Information provided:
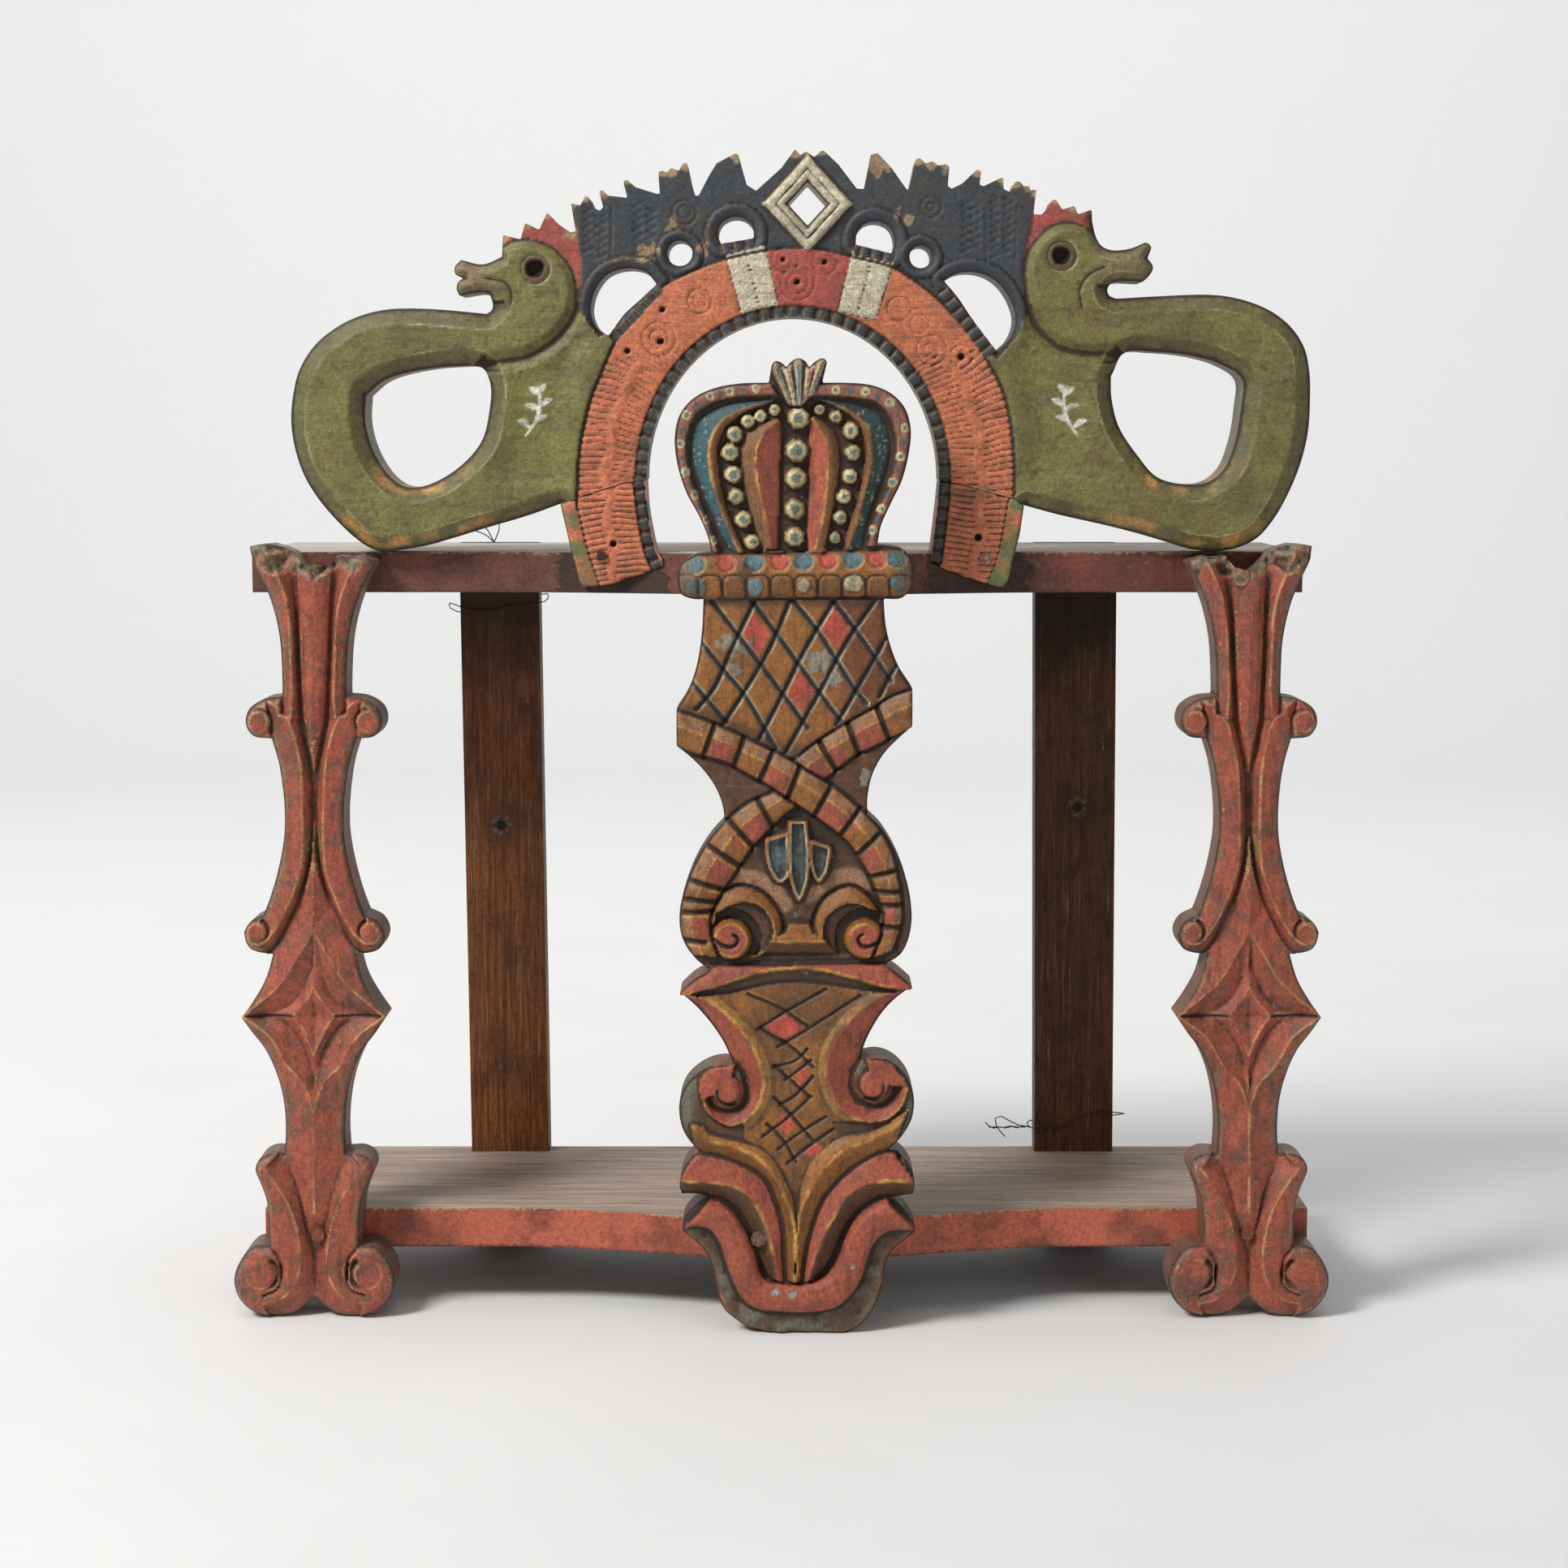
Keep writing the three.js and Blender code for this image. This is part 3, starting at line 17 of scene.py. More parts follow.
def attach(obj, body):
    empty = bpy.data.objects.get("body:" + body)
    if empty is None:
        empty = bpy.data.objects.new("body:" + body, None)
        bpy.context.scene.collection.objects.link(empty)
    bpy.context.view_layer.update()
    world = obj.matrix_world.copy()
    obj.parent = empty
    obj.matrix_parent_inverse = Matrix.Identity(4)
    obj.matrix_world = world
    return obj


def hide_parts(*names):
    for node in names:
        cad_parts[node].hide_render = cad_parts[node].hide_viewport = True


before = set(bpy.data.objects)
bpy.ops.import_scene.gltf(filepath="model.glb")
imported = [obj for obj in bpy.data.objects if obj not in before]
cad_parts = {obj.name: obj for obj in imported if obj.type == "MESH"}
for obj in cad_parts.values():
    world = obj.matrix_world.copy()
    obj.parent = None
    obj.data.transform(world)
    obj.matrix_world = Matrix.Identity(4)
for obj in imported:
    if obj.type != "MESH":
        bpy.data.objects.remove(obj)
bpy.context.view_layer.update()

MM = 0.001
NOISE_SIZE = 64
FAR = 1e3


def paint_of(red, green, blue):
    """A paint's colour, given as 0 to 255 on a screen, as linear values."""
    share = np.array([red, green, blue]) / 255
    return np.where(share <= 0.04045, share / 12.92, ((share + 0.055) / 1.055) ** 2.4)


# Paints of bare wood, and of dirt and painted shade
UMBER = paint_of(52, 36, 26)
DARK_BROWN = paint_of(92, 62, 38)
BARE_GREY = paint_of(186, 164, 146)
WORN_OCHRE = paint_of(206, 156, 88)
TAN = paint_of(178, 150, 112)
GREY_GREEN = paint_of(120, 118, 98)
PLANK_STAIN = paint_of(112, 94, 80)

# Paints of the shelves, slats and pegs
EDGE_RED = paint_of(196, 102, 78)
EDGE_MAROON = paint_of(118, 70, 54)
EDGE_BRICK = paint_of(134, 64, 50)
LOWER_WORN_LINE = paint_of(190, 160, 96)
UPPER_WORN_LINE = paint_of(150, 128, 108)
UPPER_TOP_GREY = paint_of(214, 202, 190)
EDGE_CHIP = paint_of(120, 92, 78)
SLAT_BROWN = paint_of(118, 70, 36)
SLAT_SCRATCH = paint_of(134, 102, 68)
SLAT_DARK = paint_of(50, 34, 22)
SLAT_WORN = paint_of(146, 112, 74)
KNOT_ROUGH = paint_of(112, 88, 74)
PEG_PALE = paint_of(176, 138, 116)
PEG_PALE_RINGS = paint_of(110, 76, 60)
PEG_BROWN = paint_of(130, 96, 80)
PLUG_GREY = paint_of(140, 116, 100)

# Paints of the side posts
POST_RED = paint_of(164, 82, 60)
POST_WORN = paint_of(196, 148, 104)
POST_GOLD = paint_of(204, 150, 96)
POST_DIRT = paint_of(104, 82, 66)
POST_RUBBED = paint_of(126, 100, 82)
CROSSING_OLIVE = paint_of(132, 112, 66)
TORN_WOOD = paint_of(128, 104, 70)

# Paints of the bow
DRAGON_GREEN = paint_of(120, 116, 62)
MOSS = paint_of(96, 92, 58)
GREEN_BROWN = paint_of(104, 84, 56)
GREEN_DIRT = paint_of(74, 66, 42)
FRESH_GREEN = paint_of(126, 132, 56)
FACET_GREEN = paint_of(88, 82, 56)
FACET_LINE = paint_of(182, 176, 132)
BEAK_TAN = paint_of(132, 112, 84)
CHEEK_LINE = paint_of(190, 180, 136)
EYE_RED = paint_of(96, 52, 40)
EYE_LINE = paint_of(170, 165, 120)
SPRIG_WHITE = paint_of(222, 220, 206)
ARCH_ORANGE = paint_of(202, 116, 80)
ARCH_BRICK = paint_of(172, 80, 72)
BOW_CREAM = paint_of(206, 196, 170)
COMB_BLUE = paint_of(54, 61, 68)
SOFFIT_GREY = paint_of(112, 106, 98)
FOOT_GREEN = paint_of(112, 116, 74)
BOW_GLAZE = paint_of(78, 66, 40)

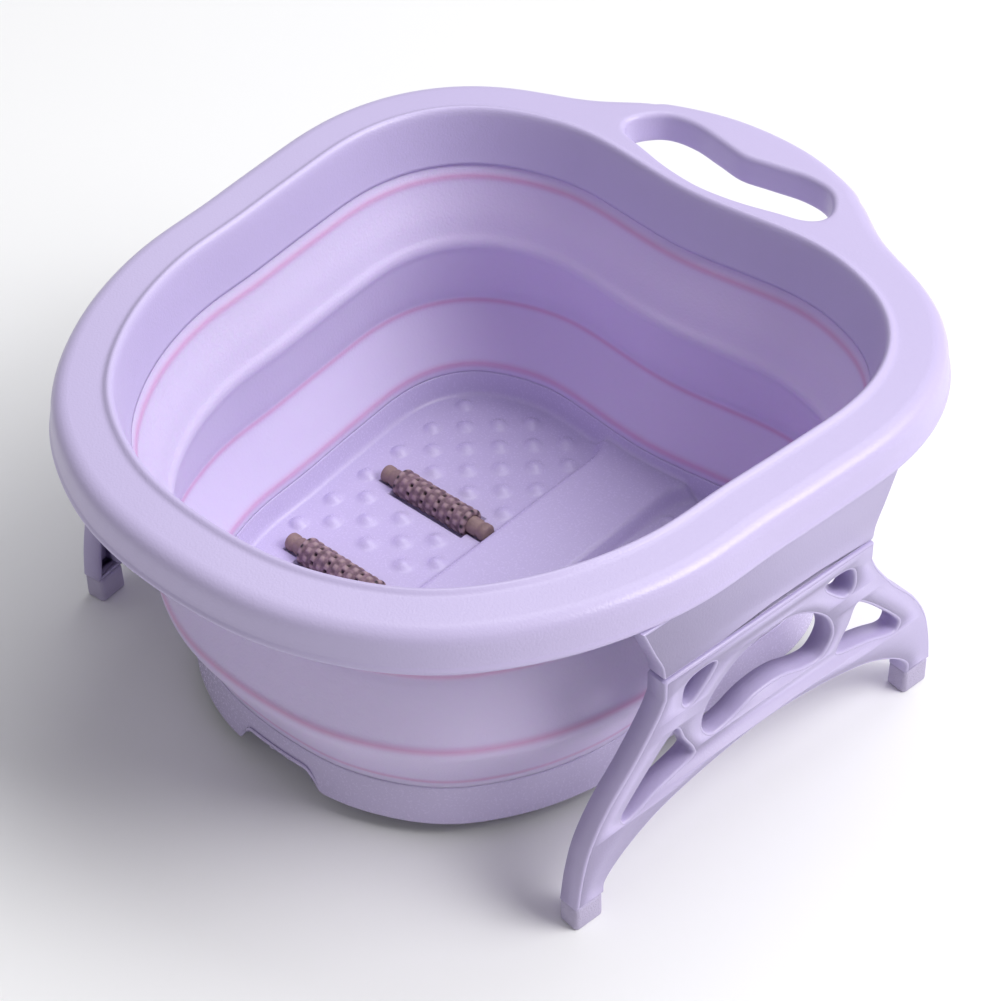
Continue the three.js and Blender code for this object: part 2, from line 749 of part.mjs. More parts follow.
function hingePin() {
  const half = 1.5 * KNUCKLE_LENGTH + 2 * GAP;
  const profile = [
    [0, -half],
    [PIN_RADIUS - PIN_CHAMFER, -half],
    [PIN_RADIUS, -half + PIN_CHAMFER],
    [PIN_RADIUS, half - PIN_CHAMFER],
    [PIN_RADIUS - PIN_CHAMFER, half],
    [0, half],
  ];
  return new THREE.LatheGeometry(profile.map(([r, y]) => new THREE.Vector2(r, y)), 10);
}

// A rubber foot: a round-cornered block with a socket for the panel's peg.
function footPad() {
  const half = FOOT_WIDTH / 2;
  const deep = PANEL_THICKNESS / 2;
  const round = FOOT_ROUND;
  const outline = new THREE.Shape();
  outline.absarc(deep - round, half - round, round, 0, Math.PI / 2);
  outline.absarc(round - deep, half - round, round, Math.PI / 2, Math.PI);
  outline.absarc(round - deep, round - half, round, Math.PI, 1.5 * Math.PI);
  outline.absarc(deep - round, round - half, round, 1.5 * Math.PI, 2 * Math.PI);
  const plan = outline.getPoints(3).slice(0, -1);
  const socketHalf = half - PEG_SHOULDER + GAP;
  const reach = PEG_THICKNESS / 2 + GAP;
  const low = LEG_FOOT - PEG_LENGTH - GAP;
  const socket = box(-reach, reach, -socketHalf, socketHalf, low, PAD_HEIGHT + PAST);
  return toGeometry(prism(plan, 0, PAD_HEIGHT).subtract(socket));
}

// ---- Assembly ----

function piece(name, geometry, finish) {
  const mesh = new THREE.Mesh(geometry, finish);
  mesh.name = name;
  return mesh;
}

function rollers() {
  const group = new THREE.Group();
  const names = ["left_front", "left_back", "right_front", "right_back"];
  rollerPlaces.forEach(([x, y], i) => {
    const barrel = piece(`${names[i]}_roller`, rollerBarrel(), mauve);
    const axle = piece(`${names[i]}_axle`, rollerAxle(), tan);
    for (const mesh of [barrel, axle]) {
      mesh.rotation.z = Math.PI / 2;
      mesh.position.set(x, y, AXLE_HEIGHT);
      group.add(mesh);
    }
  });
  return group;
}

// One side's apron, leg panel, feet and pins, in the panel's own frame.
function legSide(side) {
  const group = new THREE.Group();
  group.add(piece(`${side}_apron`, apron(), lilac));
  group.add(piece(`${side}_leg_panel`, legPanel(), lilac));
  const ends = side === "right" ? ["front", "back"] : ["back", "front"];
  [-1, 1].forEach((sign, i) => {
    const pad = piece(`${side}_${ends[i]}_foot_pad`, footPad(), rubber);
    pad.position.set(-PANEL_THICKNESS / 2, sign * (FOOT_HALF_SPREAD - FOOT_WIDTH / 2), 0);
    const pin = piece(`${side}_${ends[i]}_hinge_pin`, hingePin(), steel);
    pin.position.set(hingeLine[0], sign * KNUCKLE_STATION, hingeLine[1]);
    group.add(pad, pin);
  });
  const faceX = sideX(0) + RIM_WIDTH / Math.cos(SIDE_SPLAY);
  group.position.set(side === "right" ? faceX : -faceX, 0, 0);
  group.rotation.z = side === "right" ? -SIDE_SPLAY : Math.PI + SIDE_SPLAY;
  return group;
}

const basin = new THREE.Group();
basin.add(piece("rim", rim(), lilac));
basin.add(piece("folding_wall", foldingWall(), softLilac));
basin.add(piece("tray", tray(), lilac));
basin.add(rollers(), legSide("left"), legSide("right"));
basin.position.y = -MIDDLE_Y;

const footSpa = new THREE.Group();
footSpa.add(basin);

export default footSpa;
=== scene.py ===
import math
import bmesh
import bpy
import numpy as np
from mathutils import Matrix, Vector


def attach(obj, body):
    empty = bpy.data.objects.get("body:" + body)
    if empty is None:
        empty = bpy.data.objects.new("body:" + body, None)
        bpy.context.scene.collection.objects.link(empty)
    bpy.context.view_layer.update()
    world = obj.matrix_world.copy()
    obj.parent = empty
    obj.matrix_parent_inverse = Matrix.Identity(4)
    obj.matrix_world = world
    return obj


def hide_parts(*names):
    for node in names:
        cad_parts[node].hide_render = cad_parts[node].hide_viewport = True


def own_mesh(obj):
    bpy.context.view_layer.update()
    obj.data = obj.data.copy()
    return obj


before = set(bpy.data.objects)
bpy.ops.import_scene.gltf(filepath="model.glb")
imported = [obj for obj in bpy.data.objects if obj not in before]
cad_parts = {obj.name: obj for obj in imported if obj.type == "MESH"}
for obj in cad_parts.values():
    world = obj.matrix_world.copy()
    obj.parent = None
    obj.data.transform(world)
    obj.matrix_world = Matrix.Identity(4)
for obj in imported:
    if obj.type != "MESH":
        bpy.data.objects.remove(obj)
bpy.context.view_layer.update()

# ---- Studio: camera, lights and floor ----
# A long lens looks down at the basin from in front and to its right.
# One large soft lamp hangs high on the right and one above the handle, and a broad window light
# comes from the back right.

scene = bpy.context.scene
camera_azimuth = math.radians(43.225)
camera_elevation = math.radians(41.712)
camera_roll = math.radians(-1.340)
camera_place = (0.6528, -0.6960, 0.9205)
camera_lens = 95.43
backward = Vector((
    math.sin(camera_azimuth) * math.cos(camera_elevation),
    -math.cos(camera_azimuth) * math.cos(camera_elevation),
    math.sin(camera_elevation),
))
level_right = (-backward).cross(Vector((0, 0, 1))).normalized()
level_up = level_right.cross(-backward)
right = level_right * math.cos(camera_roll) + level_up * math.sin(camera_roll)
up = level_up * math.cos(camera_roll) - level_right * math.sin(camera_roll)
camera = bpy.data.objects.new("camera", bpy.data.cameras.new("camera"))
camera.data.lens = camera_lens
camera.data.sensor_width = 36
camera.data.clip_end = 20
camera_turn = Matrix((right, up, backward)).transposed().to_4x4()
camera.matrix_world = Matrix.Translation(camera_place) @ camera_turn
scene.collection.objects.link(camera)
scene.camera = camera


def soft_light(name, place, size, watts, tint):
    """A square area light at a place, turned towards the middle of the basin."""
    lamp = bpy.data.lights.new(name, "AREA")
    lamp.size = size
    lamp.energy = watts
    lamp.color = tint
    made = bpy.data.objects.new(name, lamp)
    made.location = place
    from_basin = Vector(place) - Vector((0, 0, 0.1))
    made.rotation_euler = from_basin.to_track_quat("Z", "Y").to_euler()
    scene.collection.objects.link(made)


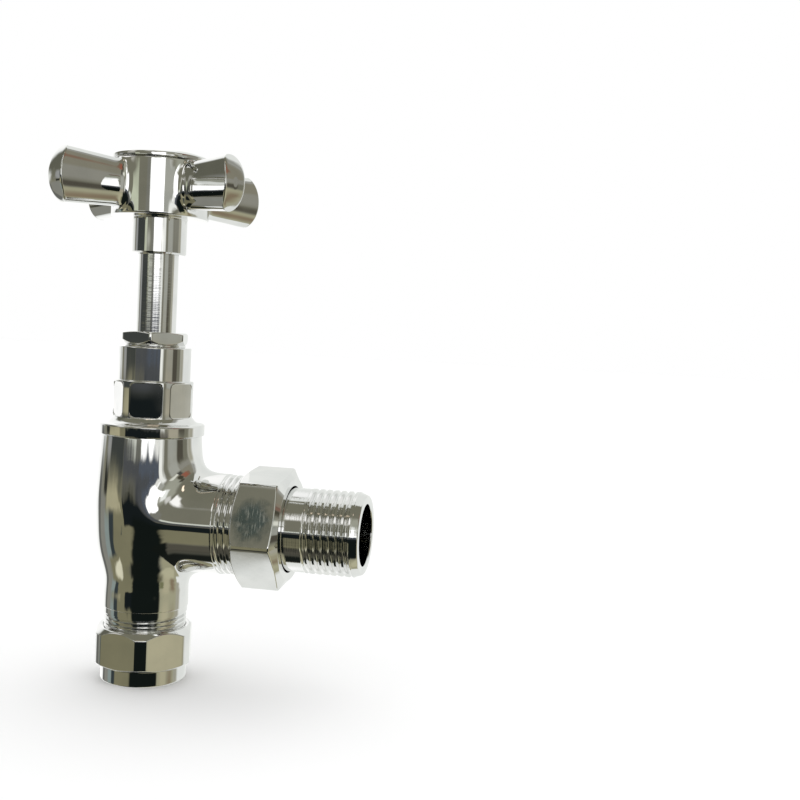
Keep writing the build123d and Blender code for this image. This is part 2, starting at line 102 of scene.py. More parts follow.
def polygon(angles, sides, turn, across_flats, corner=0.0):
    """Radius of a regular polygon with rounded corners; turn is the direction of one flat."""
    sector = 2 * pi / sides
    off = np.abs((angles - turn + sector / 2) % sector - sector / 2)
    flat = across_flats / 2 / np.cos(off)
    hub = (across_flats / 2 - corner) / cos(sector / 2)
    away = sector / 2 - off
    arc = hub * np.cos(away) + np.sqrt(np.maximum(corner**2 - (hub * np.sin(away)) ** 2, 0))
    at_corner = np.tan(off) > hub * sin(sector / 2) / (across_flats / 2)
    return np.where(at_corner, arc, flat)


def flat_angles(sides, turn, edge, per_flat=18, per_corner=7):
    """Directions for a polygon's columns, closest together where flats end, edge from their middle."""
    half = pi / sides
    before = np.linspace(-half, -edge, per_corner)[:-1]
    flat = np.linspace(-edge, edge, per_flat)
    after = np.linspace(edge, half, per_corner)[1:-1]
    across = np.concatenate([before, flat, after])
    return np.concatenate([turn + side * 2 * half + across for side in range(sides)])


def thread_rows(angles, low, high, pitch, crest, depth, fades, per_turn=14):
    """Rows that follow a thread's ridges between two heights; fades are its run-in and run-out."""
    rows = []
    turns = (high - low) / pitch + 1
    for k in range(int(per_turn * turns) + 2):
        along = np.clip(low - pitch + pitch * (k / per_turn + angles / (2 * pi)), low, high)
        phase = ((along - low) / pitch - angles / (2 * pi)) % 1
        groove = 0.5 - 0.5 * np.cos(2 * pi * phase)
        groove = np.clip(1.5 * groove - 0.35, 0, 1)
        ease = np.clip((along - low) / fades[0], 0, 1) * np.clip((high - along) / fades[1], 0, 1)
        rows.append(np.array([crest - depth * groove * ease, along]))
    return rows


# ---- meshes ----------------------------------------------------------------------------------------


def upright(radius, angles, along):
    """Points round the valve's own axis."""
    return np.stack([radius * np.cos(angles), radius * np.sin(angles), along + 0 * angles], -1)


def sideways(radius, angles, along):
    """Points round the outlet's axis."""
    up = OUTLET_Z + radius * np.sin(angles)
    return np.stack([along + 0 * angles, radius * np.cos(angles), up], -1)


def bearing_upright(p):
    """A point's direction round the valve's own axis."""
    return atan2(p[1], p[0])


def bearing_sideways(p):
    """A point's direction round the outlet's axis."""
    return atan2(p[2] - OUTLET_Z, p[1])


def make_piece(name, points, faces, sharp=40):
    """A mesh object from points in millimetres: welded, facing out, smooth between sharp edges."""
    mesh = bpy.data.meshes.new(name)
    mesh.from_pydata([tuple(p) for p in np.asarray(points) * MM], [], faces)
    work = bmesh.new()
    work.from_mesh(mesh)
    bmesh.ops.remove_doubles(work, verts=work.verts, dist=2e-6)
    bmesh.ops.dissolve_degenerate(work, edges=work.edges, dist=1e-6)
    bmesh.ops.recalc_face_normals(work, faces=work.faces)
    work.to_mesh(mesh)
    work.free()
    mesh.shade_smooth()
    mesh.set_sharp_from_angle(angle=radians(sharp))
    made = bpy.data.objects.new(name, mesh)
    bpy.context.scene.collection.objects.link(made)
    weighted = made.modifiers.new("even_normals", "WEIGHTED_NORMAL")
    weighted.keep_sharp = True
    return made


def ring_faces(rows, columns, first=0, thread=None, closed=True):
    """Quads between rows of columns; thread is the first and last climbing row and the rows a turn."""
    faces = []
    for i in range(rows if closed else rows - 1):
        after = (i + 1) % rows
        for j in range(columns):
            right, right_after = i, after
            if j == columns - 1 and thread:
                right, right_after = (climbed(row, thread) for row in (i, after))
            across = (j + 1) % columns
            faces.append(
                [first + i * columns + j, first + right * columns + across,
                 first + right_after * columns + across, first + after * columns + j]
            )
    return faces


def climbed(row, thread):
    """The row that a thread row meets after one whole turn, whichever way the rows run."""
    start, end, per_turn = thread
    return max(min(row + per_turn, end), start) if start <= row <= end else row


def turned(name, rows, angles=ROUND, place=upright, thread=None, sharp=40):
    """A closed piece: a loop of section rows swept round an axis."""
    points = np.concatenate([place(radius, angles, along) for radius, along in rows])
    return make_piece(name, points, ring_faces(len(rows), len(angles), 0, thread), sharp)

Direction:
Retype the portion of the data above that starts on the line with "const basin = new THREE.Group();" and finishes on the line with "# comes from the back right.", including both of those lines.

Worked solution:
const basin = new THREE.Group();
basin.add(piece("rim", rim(), lilac));
basin.add(piece("folding_wall", foldingWall(), softLilac));
basin.add(piece("tray", tray(), lilac));
basin.add(rollers(), legSide("left"), legSide("right"));
basin.position.y = -MIDDLE_Y;

const footSpa = new THREE.Group();
footSpa.add(basin);

export default footSpa;
=== scene.py ===
import math
import bmesh
import bpy
import numpy as np
from mathutils import Matrix, Vector


def attach(obj, body):
    empty = bpy.data.objects.get("body:" + body)
    if empty is None:
        empty = bpy.data.objects.new("body:" + body, None)
        bpy.context.scene.collection.objects.link(empty)
    bpy.context.view_layer.update()
    world = obj.matrix_world.copy()
    obj.parent = empty
    obj.matrix_parent_inverse = Matrix.Identity(4)
    obj.matrix_world = world
    return obj


def hide_parts(*names):
    for node in names:
        cad_parts[node].hide_render = cad_parts[node].hide_viewport = True


def own_mesh(obj):
    bpy.context.view_layer.update()
    obj.data = obj.data.copy()
    return obj


before = set(bpy.data.objects)
bpy.ops.import_scene.gltf(filepath="model.glb")
imported = [obj for obj in bpy.data.objects if obj not in before]
cad_parts = {obj.name: obj for obj in imported if obj.type == "MESH"}
for obj in cad_parts.values():
    world = obj.matrix_world.copy()
    obj.parent = None
    obj.data.transform(world)
    obj.matrix_world = Matrix.Identity(4)
for obj in imported:
    if obj.type != "MESH":
        bpy.data.objects.remove(obj)
bpy.context.view_layer.update()

# ---- Studio: camera, lights and floor ----
# A long lens looks down at the basin from in front and to its right.
# One large soft lamp hangs high on the right and one above the handle, and a broad window light
# comes from the back right.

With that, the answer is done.